Como decíamos, esta escena al igual que la decisión de Pedro de escuchar y poner en práctica las palabras de vida eterna de Jesús, nos recuerda que la Alianza está en la base de la moral cristiana, pues supone que Dios dirige la historia y elige a los que han de asumir un compromiso concreto de fidelidad[2]. Decir «sí» al Señor en todas las circunstancias significa también decir «no» a otros caminos, a otras posibilidades. La libertad que elige a Jesús y lo que nos acerca a Él, es la misma libertad que nos lleva a rechaza lo que nos separa de Él. Esto tiene una aplicación en particular a los Mandamientos de Dios, a las leyes y enseñanzas de la Iglesia… Son señales que garantizan la elección libre que hicimos de seguir a Cristo, dejando a un lado otros caminos que no llevan a donde queremos ir. No son restricciones impuestas al hombre, no son cargas onerosas: son brillantes puntos de luz que iluminan el camino, para que lo podamos ver y recorrer con confianza[3].

*

«Señor, ¿a quién vamos a acudir?». Reafirmemos también hoy nuestro seguimiento a Cristo por amor, confiados en su ayuda llena de misericordia; y con la plena libertad de reconocer que su Palabra es la única que conduce a la vida eterna.

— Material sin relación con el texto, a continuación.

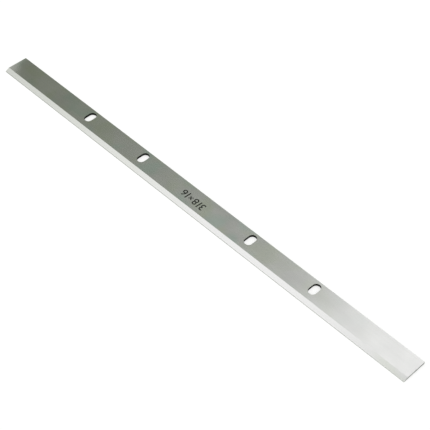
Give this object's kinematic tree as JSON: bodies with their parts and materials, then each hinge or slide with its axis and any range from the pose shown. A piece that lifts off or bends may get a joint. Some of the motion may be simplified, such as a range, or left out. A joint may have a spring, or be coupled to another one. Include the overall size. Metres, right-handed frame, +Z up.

[1] Cfr. Juan LEAL; Severiano del PÁRAMO; José ALONSO,  La Sagrada Escritura. Nuevo Testamento, vol. 1, Evangelios, Madrid: BAC, 1964, 909.

[2] Cfr. FACULTAD DE TEOLOGÍA. UNIVERSIDAD DE NAVARRA, Sagrada Biblia. Comentario, Pamplona: EUNSA, 2010, 220.

[3] Cfr. Francisco FERNÁNDEZ CARVAJAL, Hablar con Dios, vol. 4, Madrid: Ediciones Palabra, 1989, 593-600.